With the MCU running at 72MHz I got very close to 18MHz toggle speed on PA8 using the above code. It is to my understanding that using immediate values or the XOR instruction could toggle the pin faster (among other things you could possibly do), this is because certain instructions or certain methods of coding use up less clock cycles that result in faster performance.
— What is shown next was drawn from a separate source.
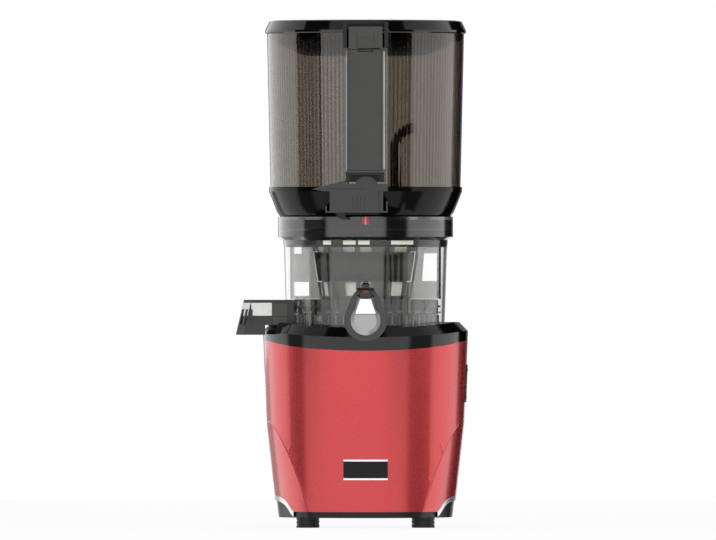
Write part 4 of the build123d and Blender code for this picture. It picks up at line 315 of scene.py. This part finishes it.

If you also look at the STM32f103 PDF:

https://www.google.com/url?sa=t&rct=j&q=&esrc=s&source=web&cd=4&ved=2ahUKEwjT-qaNw53nAhUZac0KHe8_Cb8QFjADegQIBBAB&url=https%3A%2F%2Fwww.st.com%2Fresource%2Fen%2Fdatasheet%2Fstm32f103c8.pdf&usg=AOvVaw0rd6I_7fuhTLdZOoycvGV5

You will see on page 20 section 2.3.21 that "I/Os on APB2 with up to 18 MHz toggling speed." so I guess I am hitting a limit there if it's mentioned in the documentation. If you also glance at page 66 you'll see a nice table with the "I/O AC characteristics" and it shows you could go up to 50MHz.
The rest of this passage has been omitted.